I will give props to Honda for including the shelf above the battery pack.  They could have easily just ignored this area and made the wall flush with the battery all the way to the ceiling.  It is a nice bonus area, if not constrained by maximum weight you can put on it.  There could be a small pass-through where the center armrest comes down inside the car to allow things such as a long piece of wood to fit, Honda didn’t feel the need to include this.  Also, there is no spare tire, and Honda strongly recommends against putting one in the hole, as they are concerned that upon a rear impact, it would be forced into the battery, potentially causing a leak.

Lack of Satellite Radio

Unfortunately, Honda hasn’t gotten with the program like some other manufacturers have in including satellite radio in their lower trims.  The base Accord Hybrid comes without this feature, which was very important to me.  Thankfully, there are a few systems out there to integrate a SiriusXM tuner with the factory radio without having to add a tuning interface somewhere on the dashboard.  The solution I chose was the Audiovox SatStream tuner interface, which connects the SiriusXM SXV300 tuner with the Bluetooth system in the Accord.  While this isn’t a perfect solution, it works extremely well.  If you’re interested in it, the manual sheds a lot of light on how it works and looks.

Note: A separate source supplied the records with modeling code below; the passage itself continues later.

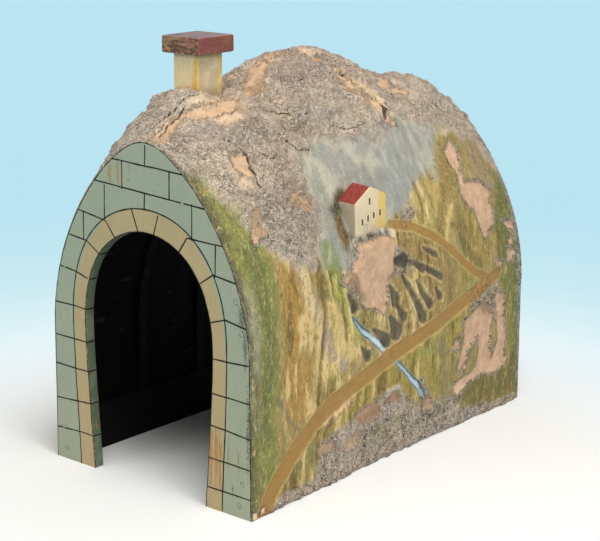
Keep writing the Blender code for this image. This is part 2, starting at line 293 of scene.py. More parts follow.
# Each station's profile runs from the opening's edge to the outer edge: reveal, arris, face, side and back,
# each point at the opening's edge + the way across x its distance from that edge.
def portalSurface(facing):
    inner, band, outer = (archLine(arch, portal["stations"]) for arch in (openingArch, bandArch, outerArch))
    width = np.linalg.norm(outer - inner, axis=1)
    along = (outer - inner) / width[:, None]
    bandAt = np.einsum("ij,ij->i", band - inner, along)
    r, deep, lip = portal["edgeRound"], portal["thickness"], portal["backLip"]
    turn = np.radians([0, 30, 60, 90])
    arris = np.column_stack([r - r * np.cos(turn), r - r * np.sin(turn)])
    face = np.linspace(0, 1, portal["faceColumns"])[1:-1]
    sides = [deep * 0.33, deep * 0.66, deep - lip]
    # each column of the profile as (share of the width, millimetres added to it, depth behind the face)
    columns = [(0, lip, deep), *((0, 0, d) for d in sides[::-1]), *((0, o, d) for o, d in arris),
               *((f, r - 2 * r * f, 0) for f in face), *((1, -o, d) for o, d in arris[::-1]),
               *((1, 0, d) for d in sides), (1, -lip, deep), (0.7, 0, deep), (0.35, 0, deep)]
    share, added, depths = np.array(columns, dtype=float).T
    offset = width[:, None] * share + added
    depth = np.broadcast_to(depths, offset.shape)
    plane = inner[:, None, :] + along[:, None, :] * offset[..., None]
    plane, offset, depth, bandAt, width = (np.concatenate([rows[:1], rows, rows[-1:]])
                                           for rows in (plane, offset, depth, bandAt, width))
    for end, above in ((0, 1), (-1, -2)):
        plane[end] += (plane[end].mean(axis=0) - plane[end]) * portal["footInset"]
        plane[end][:, 1] = 0.0
        plane[above][:, 1] += portal["footLift"]
    points = np.stack([facing * plane[..., 0], depth, plane[..., 1]], axis=-1)
    rough = lattice(points, 7.0, 11) * 0.5 + lattice(points, 2.2, 12) * 0.5
    toEdge = np.minimum(offset, width[:, None] - offset)
    nick = np.clip(rough - portal["nickFrom"], 0, 1) * portal["nickDepth"]
    nick = nick * np.exp(-toEdge / portal["nickReach"])
    points[..., 1] += np.where(depth < 0.6, portal["faceWave"] * rough + nick, 0)
    points[..., 1] = facing * (points[..., 1] + frontY)
    fields = {"bandGap": offset - bandAt[:, None], "reveal": np.clip(1 - offset / 0.3, 0, 1) * (depth > 0.1),
              "behind": (depth > 0.6) * 1.0 * (offset > 0.2), "edgeGap": toEdge + depth}
    return points, fields


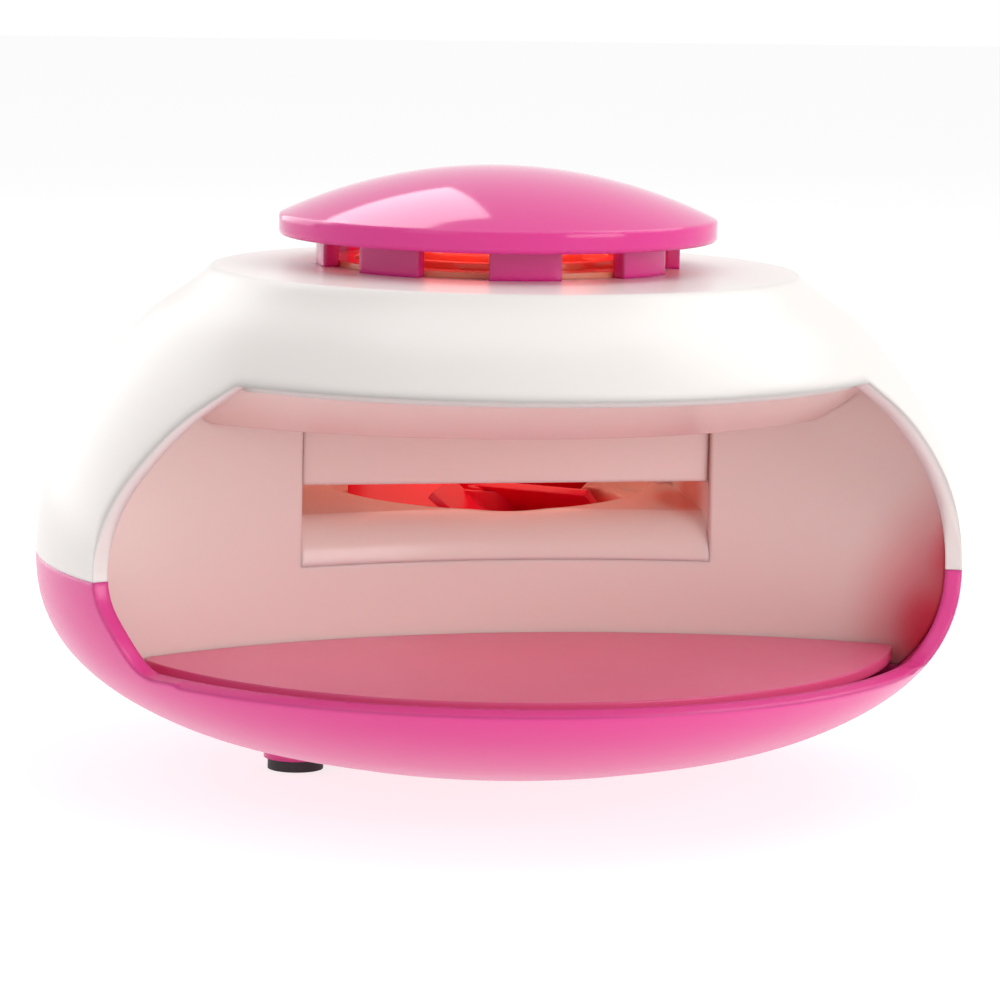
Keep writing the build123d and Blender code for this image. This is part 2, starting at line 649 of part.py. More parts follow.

My one major complaint is that there is no way to cycle through presets with the steering wheel controls; it only will go up and down numerically through the channels.  However, using the main knob on the radio controls makes it pretty easy to tune to presets, as well as find and add new presets.  It is also easy to switch back and forth between a phone for Bluetooth playback of normal music.  Incoming and outgoing calls will also still work even with the satellite radio connected and playing.


Overall, I’m pleasantly surprised with my Accord Hybrid.  There are some major positives, and a few negatives, but I am overall content with my purchase.  If you’re considering a Hybrid of any type, I strongly recommend driving the Accord before making a decision.